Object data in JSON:
###
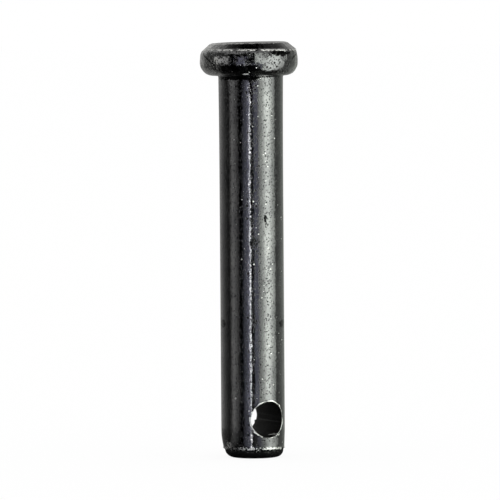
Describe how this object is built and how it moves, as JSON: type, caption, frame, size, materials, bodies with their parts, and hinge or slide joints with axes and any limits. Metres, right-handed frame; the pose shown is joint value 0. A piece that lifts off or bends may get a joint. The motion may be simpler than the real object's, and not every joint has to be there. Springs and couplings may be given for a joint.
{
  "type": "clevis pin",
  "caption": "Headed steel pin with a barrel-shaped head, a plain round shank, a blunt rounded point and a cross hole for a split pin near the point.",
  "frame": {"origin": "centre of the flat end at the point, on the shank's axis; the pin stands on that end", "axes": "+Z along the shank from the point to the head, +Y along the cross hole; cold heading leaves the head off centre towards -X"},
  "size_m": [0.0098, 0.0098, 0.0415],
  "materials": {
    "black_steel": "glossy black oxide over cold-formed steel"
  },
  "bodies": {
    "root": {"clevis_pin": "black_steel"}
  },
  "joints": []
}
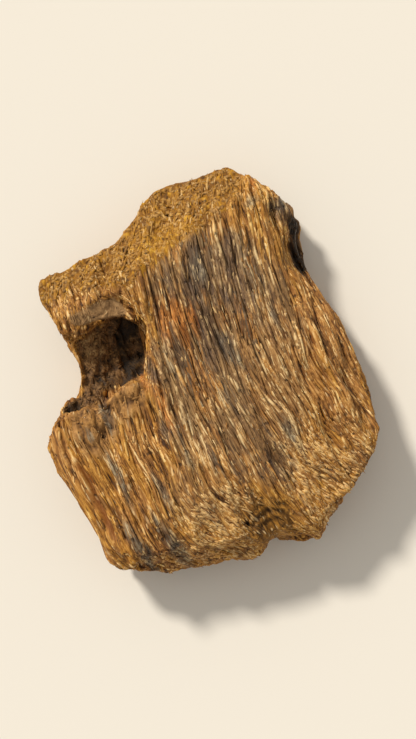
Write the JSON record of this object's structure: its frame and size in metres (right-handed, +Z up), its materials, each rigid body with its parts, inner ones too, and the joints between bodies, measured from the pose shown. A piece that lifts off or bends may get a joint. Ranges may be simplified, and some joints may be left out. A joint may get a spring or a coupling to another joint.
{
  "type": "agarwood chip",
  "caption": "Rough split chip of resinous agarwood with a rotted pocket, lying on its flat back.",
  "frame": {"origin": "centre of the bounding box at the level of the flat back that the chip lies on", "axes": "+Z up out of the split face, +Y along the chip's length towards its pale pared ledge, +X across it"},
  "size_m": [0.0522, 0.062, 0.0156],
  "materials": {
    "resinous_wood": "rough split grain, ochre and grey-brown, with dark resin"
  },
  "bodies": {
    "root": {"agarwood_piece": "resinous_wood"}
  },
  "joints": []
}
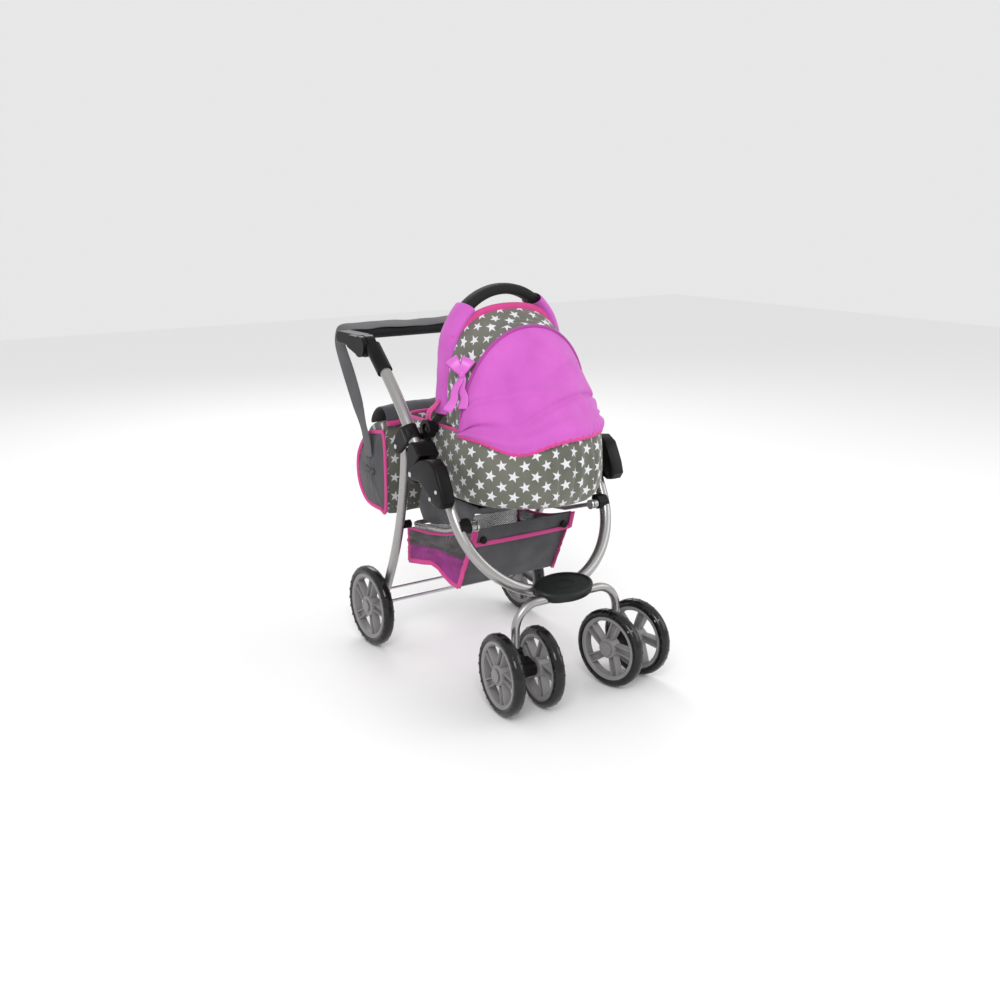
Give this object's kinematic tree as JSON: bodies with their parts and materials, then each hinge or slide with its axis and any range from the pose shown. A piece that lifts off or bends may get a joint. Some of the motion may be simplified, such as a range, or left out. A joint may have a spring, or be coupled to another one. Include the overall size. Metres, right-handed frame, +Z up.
###
## Exercise objective
Would you give the material above again, complete and exact?

## Written answer
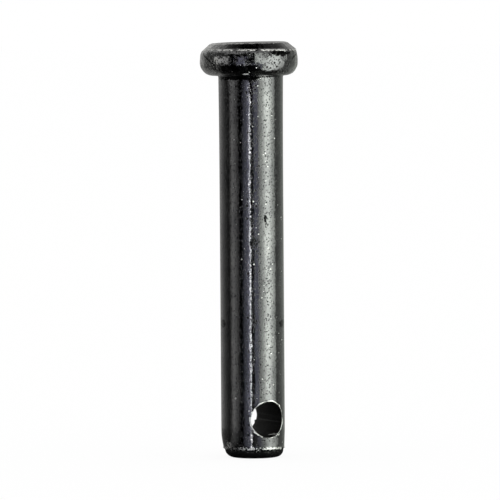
Describe how this object is built and how it moves, as JSON: type, caption, frame, size, materials, bodies with their parts, and hinge or slide joints with axes and any limits. Metres, right-handed frame; the pose shown is joint value 0. A piece that lifts off or bends may get a joint. The motion may be simpler than the real object's, and not every joint has to be there. Springs and couplings may be given for a joint.
{
  "type": "clevis pin",
  "caption": "Headed steel pin with a barrel-shaped head, a plain round shank, a blunt rounded point and a cross hole for a split pin near the point.",
  "frame": {"origin": "centre of the flat end at the point, on the shank's axis; the pin stands on that end", "axes": "+Z along the shank from the point to the head, +Y along the cross hole; cold heading leaves the head off centre towards -X"},
  "size_m": [0.0098, 0.0098, 0.0415],
  "materials": {
    "black_steel": "glossy black oxide over cold-formed steel"
  },
  "bodies": {
    "root": {"clevis_pin": "black_steel"}
  },
  "joints": []
}
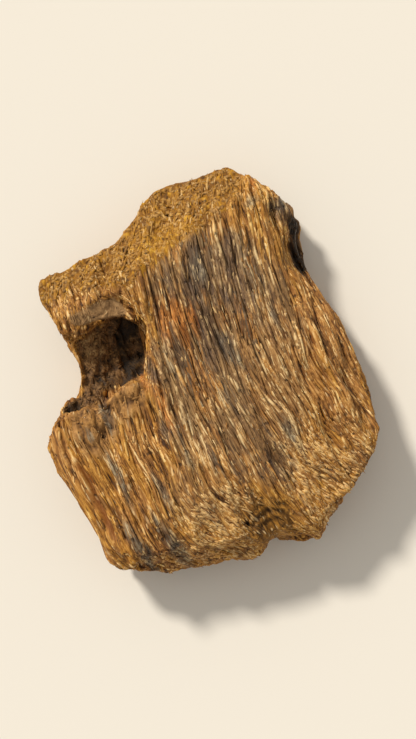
Write the JSON record of this object's structure: its frame and size in metres (right-handed, +Z up), its materials, each rigid body with its parts, inner ones too, and the joints between bodies, measured from the pose shown. A piece that lifts off or bends may get a joint. Ranges may be simplified, and some joints may be left out. A joint may get a spring or a coupling to another joint.
{
  "type": "agarwood chip",
  "caption": "Rough split chip of resinous agarwood with a rotted pocket, lying on its flat back.",
  "frame": {"origin": "centre of the bounding box at the level of the flat back that the chip lies on", "axes": "+Z up out of the split face, +Y along the chip's length towards its pale pared ledge, +X across it"},
  "size_m": [0.0522, 0.062, 0.0156],
  "materials": {
    "resinous_wood": "rough split grain, ochre and grey-brown, with dark resin"
  },
  "bodies": {
    "root": {"agarwood_piece": "resinous_wood"}
  },
  "joints": []
}
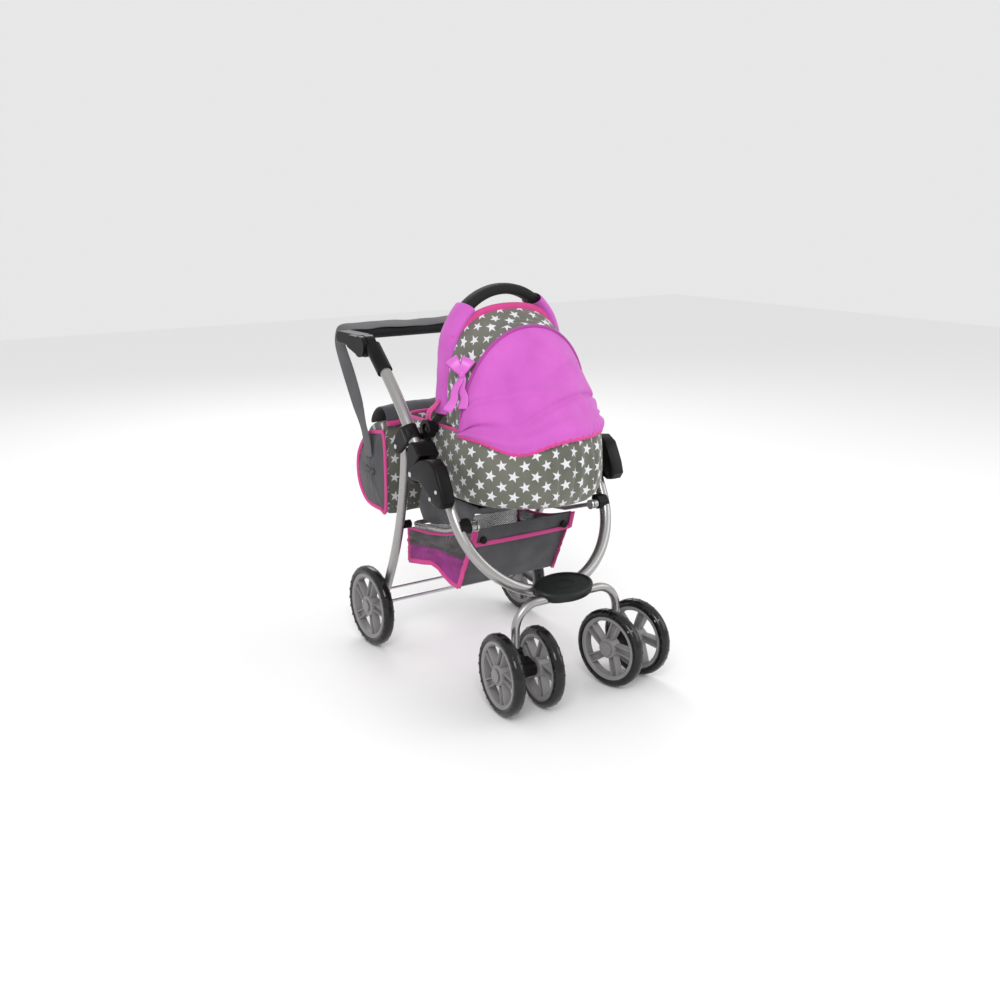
Give this object's kinematic tree as JSON: bodies with their parts and materials, then each hinge or slide with its axis and any range from the pose shown. A piece that lifts off or bends may get a joint. Some of the motion may be simplified, such as a range, or left out. A joint may have a spring, or be coupled to another one. Include the overall size. Metres, right-handed frame, +Z up.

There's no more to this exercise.